Conclusion: Upholding Scientific Integrity in Consumer Advice

In conclusion, the assertion that retinyl palmitate in sunscreens increases the risk of skin cancer is a myth not supported by the weight of scientific evidence, particularly when considering human physiology and real-world exposure. While in vitro and specific animal studies have shown certain reactions, these findings do not directly translate to human risk due to significant differences in biological complexity, antioxidant defense systems, and the conditions under which these experiments were conducted.

The consistent evaluations by the European Union’s Scientific Committee on Consumer Safety (SCCS) in 2016 and 2022, alongside decades of dermatological practice using retinoids for skin health and cancer prevention, affirm the safety of retinyl palmitate in sunscreens. These expert bodies conduct thorough, multi-faceted risk assessments that account for the nuances often overlooked by "clean beauty" advocates.

Consumers seeking reliable information on product safety are best served by consulting the findings of independent, authoritative scientific and regulatory bodies. Relying on partial interpretations of scientific literature or alarmist claims from non-expert sources can lead to unnecessary fear and potentially detrimental choices regarding personal health and sun protection. The scientific consensus remains clear: retinyl palmitate, when used in sunscreens, does not promote skin cancer and can be considered a safe ingredient for daily use.

References

National Toxicology Program. Photocarcinogenesis study of retinoic acid and retinyl palmitate [CAS Nos. 302-79-4 (All-trans-retinoic acid) and 79-81-2 (All-trans-retinyl palmitate)] in SKH-1 mice (Simulated Solar Light and Topical Application Study). Natl Toxicol Program Tech Rep Ser. 2012;(568):1-352.
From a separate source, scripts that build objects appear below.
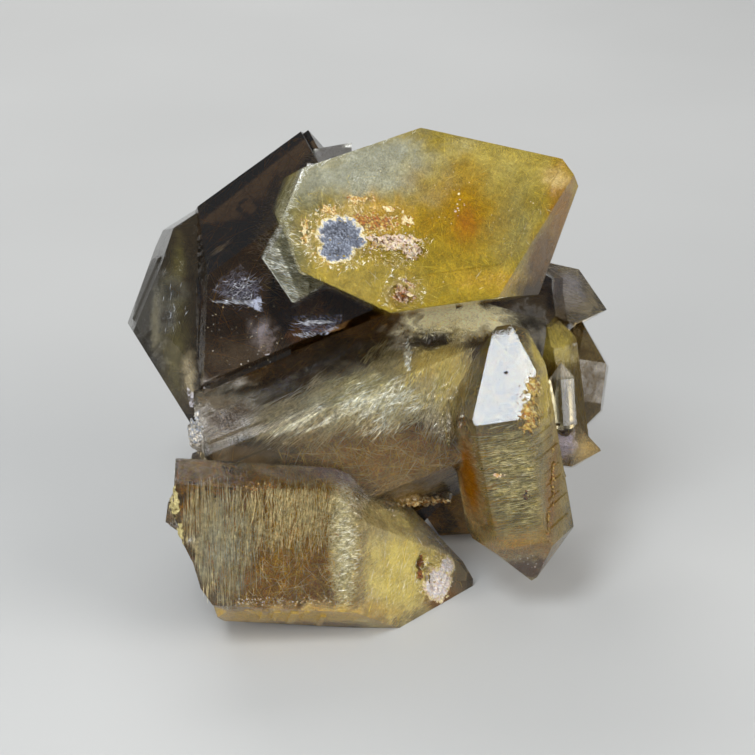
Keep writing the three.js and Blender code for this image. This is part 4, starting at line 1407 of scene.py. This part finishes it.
# Which way the sheets of each crystal face, as (heading, rise)
IN_SMOKY = (88, 85.4)
IN_END = (101, 78)
# (name, outline, depth under the skin, facing, material)
VEILS = [
    ("veil_wedge", [(-38, 19.8), (-36.5, 22.5), (-31.5, 26), (-27.4, 22), (-26, 15.2)], 1.6, IN_SMOKY, FLASH),
    ("veil_scallop", [(-20, 14.6), (-8, 14.6), (-9, 11.6), (-12, 9.6), (-17, 10.4)], 0.9, IN_SMOKY, FLASH),
    ("veil_streak", [(-36, 19.6), (-31, 17.8), (-26, 15.6), (-26, 14.8), (-31, 16.8)], 0.7, IN_SMOKY, FLASH),
    ("veil_lens", [(-27.6, 11), (-25.6, 13), (-23.4, 9), (-25, 5), (-27, 6)], 1.0, IN_SMOKY, MILK),
    ("veil_band", [(-40.4, -2.4), (-31.4, 1.4), (-31, -0.2), (-40, -4)], 0.8, IN_SMOKY, MILK),
    ("veil_left", [(-49, 18.5), (-47, 18.5), (-46.8, 12), (-48.6, 11.5)], 1.0, IN_END, FLASH),
    ("veil_foot", [(-45.6, 3.5), (-43.6, 4.5), (-42.2, -6.5), (-43.6, -7)], 0.9, IN_END, MILK),
]
VEIL_SEED = 300
for number, settings in enumerate(VEILS):
    veil(*settings, VEIL_SEED + number)

# Painted glints: short white streaks in and on the smoky and end crystals, which stand in for the flashes of
# their fractures
PAINTED_GLINTS = [
    needles("smoky", 120, 90, (1.2, 4), (0.06, 0.14), [SILVER], [(40, 22, 0, 8, 2), (-25, 14, 0, 8, 1)],
        (0.08, 0.6), (-31, 20, 3), (5.5, 4, 7)),
    needles("smoky", 70, 95, (0.8, 2.6), (0.04, 0.11), [SILVER], [(40, 22, 0, 4, 2), (-20, 14, 0, 4, 1)],
        (-0.15, 0.05), (-31.5, 20.4, 3), (5, 3, 7), locks=1.2, proud=True),
    needles("smoky", 60, 94, (2, 6), (0.04, 0.09), [SILVER], [(-19, 3, 0, 2, 1)], (-0.15, 0.05),
        (-32, 17.2, 3), (5.6, 0.5, 7), proud=True),
    needles("smoky", 60, 91, (1.2, 3.6), (0.06, 0.14), [SILVER], [(-10, 18, 0, 8, 1)], (0.08, 0.5),
        (-14.5, 12, 4), (5.5, 2.2, 6)),
    needles("smoky", 60, 96, (1.5, 4), (0.05, 0.12), [SILVER], [(-8, 6, 0, 2, 1)], (-0.15, 0.05),
        (-14, 12.6, 4), (4.6, 0.6, 6), proud=True),
    needles("smoky", 50, 97, (1, 2.6), (0.04, 0.08), [SILVER], [(-30, 10, 0, 2, 1)], (-0.15, 0.05),
        (-16.5, 9.8, 4), (3.4, 0.6, 6), proud=True),
    needles("end", 26, 92, (1, 4), (0.05, 0.11), [SILVER, PALE], [(80, 14, 0, 8, 1)], (0.1, 1.2),
        (-47, 14, -4), (2.4, 6, 7)),
    needles("end", 22, 98, (1.5, 4), (0.03, 0.05), [SILVER, PALE], [(86, 20, 0, 4, 1)], (-0.15, 0.05),
        (-47, 16, -4), (3, 8, 7), locks=1.2, proud=True),
    needles("end", 30, 93, (1, 4), (0.05, 0.11), [SILVER, PALE], [(112, 12, 0, 8, 1)], (0.1, 1.2),
        (-43.8, -1, -4), (1.8, 6, 8)),
]
PAINTED_GLINT = veil_material("veil_painted_glint", srgb(236, 240, 250), 0.1, 0.4, 1.0, 1.0)
tinted_piece("veil_painted_glints", *joined(PAINTED_GLINTS), PAINTED_GLINT, "veil")

# ---------------------------------------------------------------- floor, light and air

FLOOR_HALF = 6.0
# The floor lies this far under the part, so that the two don't share a plane
FLOOR_DROP = 0.05 * MM


def floor_piece():
    made = bpy.data.meshes.new("floor")
    rim = [(x * FLOOR_HALF, y * FLOOR_HALF, 0) for x, y in ((-1, -1), (1, -1), (1, 1), (-1, 1))]
    made.from_pydata(rim, [], [(0, 1, 2, 3)])
    n = Nodes("floor")
    tone = n.spread(n.noise(n.where, 0.3, 3.0), 0.3, 0.7)
    base = n.mix(tone, (0.46, 0.46, 0.45, 1), (0.50, 0.50, 0.49, 1))
    made.materials.append(n.surface(base, 0.9, {"Specular IOR Level": 0.15}))
    piece = placed("floor", made)
    piece.location.z = -FLOOR_DROP


# The height of the cluster's middle, which the lights are aimed at
AIM = 0.05


def area_light(name, towards, distance, size, power, colour):
    """A soft square light, aimed at the cluster's middle from a direction of the part's frame."""
    data = bpy.data.lights.new(name, "AREA")
    data.size = size
    data.energy = power
    data.color = colour
    light = placed(name, data)
    way = Vector(towards).normalized()
    light.location = Vector((0, 0, AIM)) + way * distance
    light.rotation_euler = way.to_track_quat("Z", "Y").to_euler()


SKY = (0.93, 0.96, 1.0, 1)
# The sky's strength goes from the first at this far under the horizon to the second at the zenith
SKY_FROM = -0.2
SKY_STRENGTHS = (0.2, 0.38)


def air():
    """A pale sky, brighter overhead."""
    world = bpy.data.worlds.new("studio")
    world.use_nodes = True
    nodes, links = world.node_tree.nodes, world.node_tree.links
    nodes.clear()
    out = nodes.new("ShaderNodeOutputWorld")
    back = nodes.new("ShaderNodeBackground")
    split = nodes.new("ShaderNodeSeparateXYZ")
    coords = nodes.new("ShaderNodeTexCoord")
    height = nodes.new("ShaderNodeMapRange")
    height.inputs["From Min"].default_value = SKY_FROM
    height.inputs["To Min"].default_value, height.inputs["To Max"].default_value = SKY_STRENGTHS
    back.inputs["Color"].default_value = SKY
    links.new(coords.outputs["Generated"], split.inputs[0])
    links.new(split.outputs["Z"], height.inputs["Value"])
    links.new(height.outputs["Result"], back.inputs["Strength"])
    links.new(back.outputs[0], out.inputs["Surface"])
    scene.world = world


floor_piece()
air()
WARM = (1.0, 0.98, 0.95)
area_light("key", (-0.267, -0.4955, 0.828), 0.8, 0.25, 3.0, (0.88, 0.94, 1.0))
area_light("left", (-0.6, -0.9, 0.2), 1.2, 0.9, 14.0, WARM)
area_light("right", (1.0, -0.55, 0.45), 1.2, 0.8, 11.0, WARM)
area_light("rim", (-0.3, 0.9, 0.8), 1.1, 0.6, 6.0, (1.0, 1.0, 1.0))

scene.view_settings.view_transform = "Standard"
scene.view_settings.look = "None"
cycles = scene.cycles
cycles.use_denoising = True
cycles.denoiser = "OPENIMAGEDENOISE"
cycles.denoising_prefilter = "ACCURATE"
cycles.max_bounces = 20
cycles.diffuse_bounces = 4
cycles.glossy_bounces = 8
cycles.transmission_bounces = 20
cycles.volume_bounces = 0
cycles.caustics_reflective = True
cycles.caustics_refractive = True
cycles.blur_glossy = 0.3
cycles.sample_clamp_indirect = 6.0
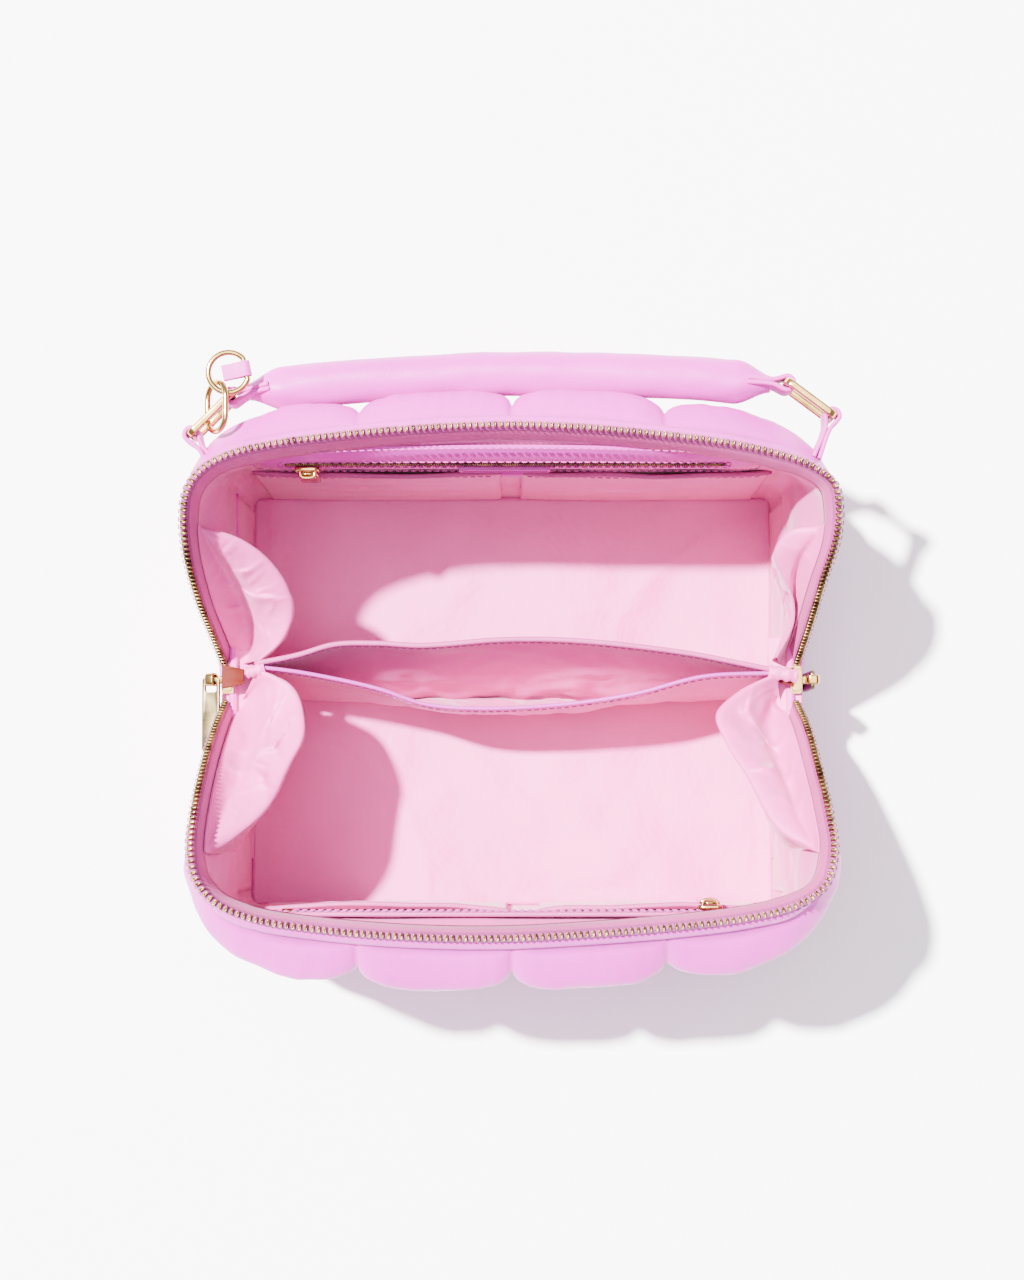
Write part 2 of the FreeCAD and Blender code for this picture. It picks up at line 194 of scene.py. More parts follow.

Tolleson WH, Cherng SH, Xia Q, et al. Photodecomposition and phototoxicity of natural retinoids. Int J Environ Res Public Health. 2005;2(1):147-155. doi:10.3390/ijerph2005010147

Mei N, Xia Q, Chen L, Moore MM, Fu PP, Chen T. Photomutagenicity of retinyl palmitate by ultraviolet a irradiation in mouse lymphoma cells. Toxicol Sci. 2005;88(1):142-149. doi:10.1093/toxsci/kfi291

Scientific Committee on Consumer Products. Opinion on Vitamin A (Retinol, Retinyl Acetate, Retinyl Palmitate). October 6, 2016.

Scientific Committee on Consumer Safety. Revision of the Scientific Opinion (SCCS/1576/16) on Vitamin A (Retinol, Retinyl Acetate, Retinyl Palmitate). October 24, 2022.